Where did the phrase, “This too, shall pass” come from?  It sounds Book of Mormon, or at least LDS in the spirit of what it conveys, but I can’t find it in the scriptures.  It is used very often by people within and without the Church.

Any ideas?

Robert

 

Answer

 

Dear Robert,

It sounds like something biblical because it comes from biblical regions! Edward Fitzgerald (A Collection of Wise Saws and Modern Instances) attributes it to an exchange between between Solomon and a sultan. A handful of Persian (modern day Iran) poets from the 1100’s have also used the phrase. Abraham Lincoln shared the story (probably based on Fitzgerald’s telling) about the time it was getting popular in America:

 “It is said an Eastern monarch once charged his wise men to invent him a sentence, to be ever in view, and which should be true and appropriate in all times and situations. They presented him the words: “And this, too, shall pass away.” How much it expresses!
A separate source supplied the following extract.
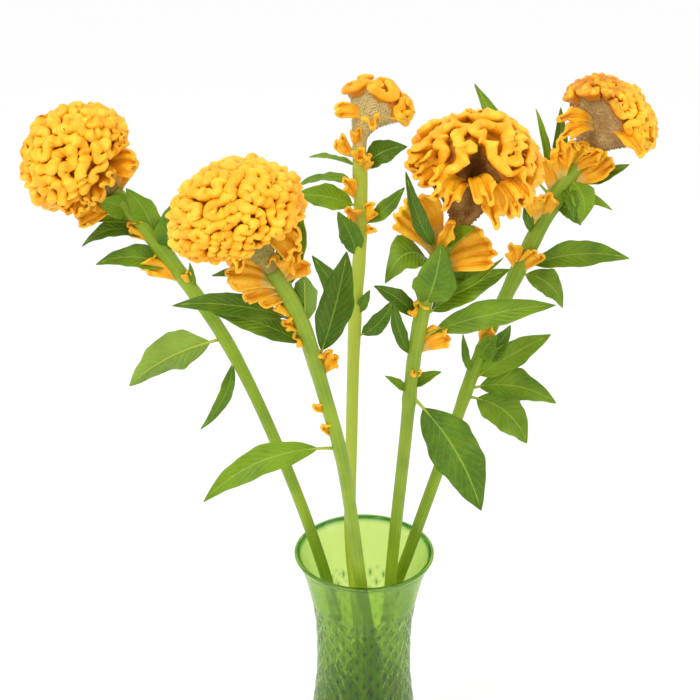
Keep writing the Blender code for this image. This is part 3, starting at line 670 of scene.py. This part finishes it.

How chastening in the hour of pride! — how consoling in the depths of affliction! “And this, too, shall pass away.” And yet let us hope it is not quite true. Let us hope, rather, that by the best cultivation of the physical world, beneath and around us; and the intellectual and moral world within us, we shall secure an individual, social, and political prosperity and happiness, whose course shall be onward and upward, and which, while the earth endures, shall not pass away.”